## What the task requires
Take the lines from the beginning of the data below through the line holding "shift = side * GAP / 2" and return exactly those.

## Material
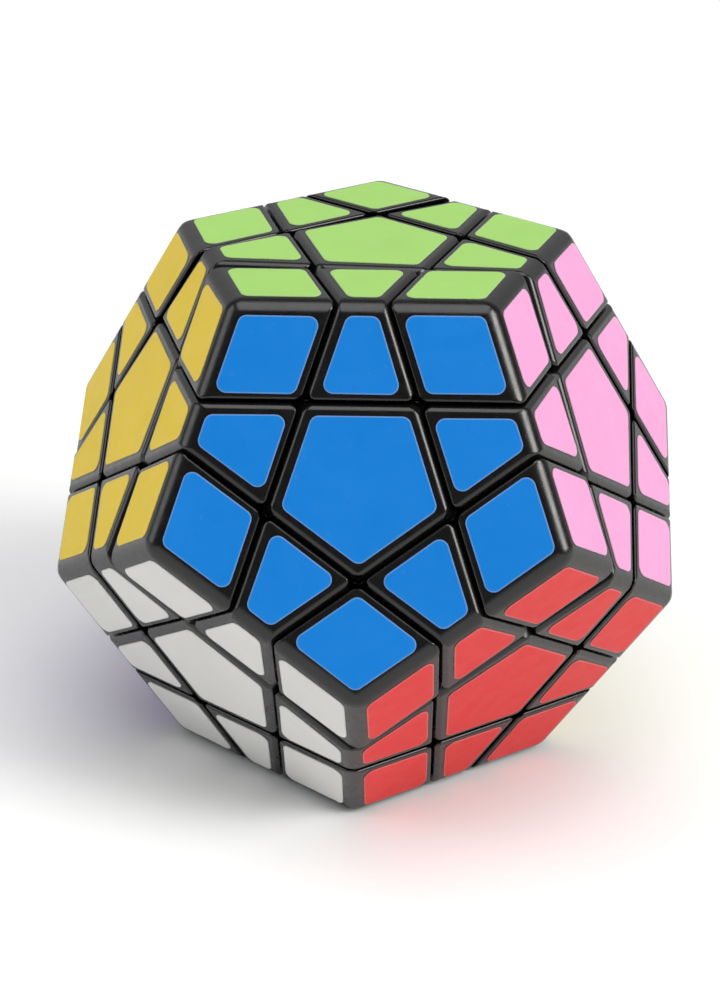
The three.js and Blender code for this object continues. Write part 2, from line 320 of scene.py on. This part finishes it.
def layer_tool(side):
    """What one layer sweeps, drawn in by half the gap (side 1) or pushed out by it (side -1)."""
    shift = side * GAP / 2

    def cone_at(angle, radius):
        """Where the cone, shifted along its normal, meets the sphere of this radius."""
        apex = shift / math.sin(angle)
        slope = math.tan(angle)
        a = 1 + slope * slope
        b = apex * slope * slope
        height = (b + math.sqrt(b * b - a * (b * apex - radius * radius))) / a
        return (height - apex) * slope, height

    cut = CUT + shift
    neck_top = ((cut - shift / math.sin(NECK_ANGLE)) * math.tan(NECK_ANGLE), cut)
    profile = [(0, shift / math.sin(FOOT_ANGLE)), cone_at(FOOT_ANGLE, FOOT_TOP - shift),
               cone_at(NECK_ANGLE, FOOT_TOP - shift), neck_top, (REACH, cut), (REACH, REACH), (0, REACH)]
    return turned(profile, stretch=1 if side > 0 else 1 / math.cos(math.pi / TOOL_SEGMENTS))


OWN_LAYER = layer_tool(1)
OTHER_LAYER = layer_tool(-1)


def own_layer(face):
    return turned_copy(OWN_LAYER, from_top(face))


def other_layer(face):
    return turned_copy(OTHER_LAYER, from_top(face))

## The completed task
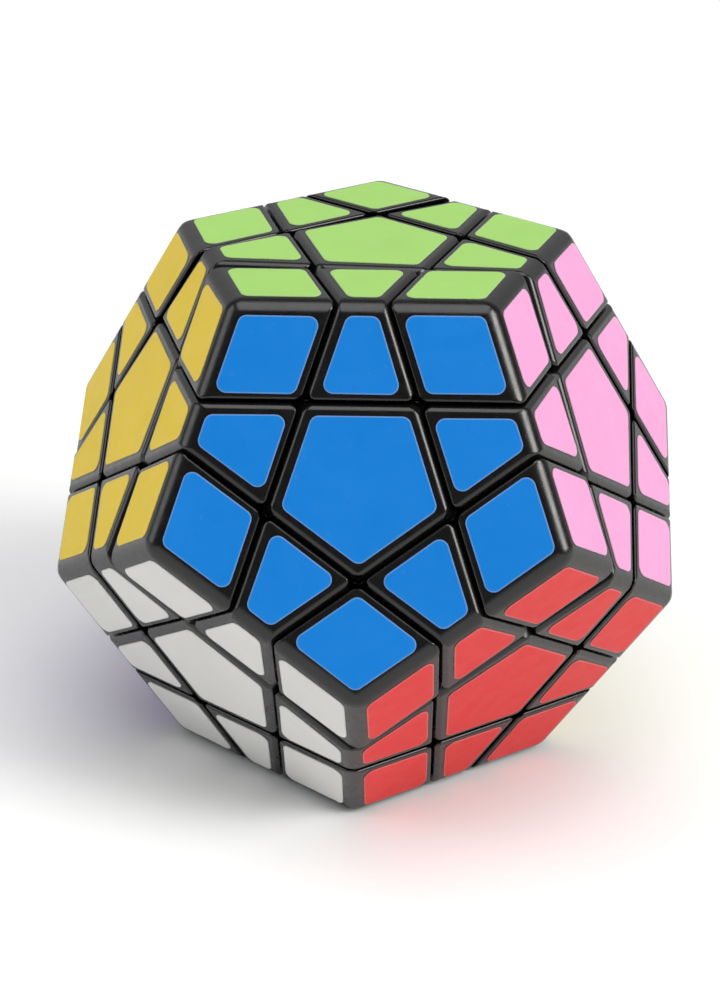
The three.js and Blender code for this object continues. Write part 2, from line 320 of scene.py on. This part finishes it.
def layer_tool(side):
    """What one layer sweeps, drawn in by half the gap (side 1) or pushed out by it (side -1)."""
    shift = side * GAP / 2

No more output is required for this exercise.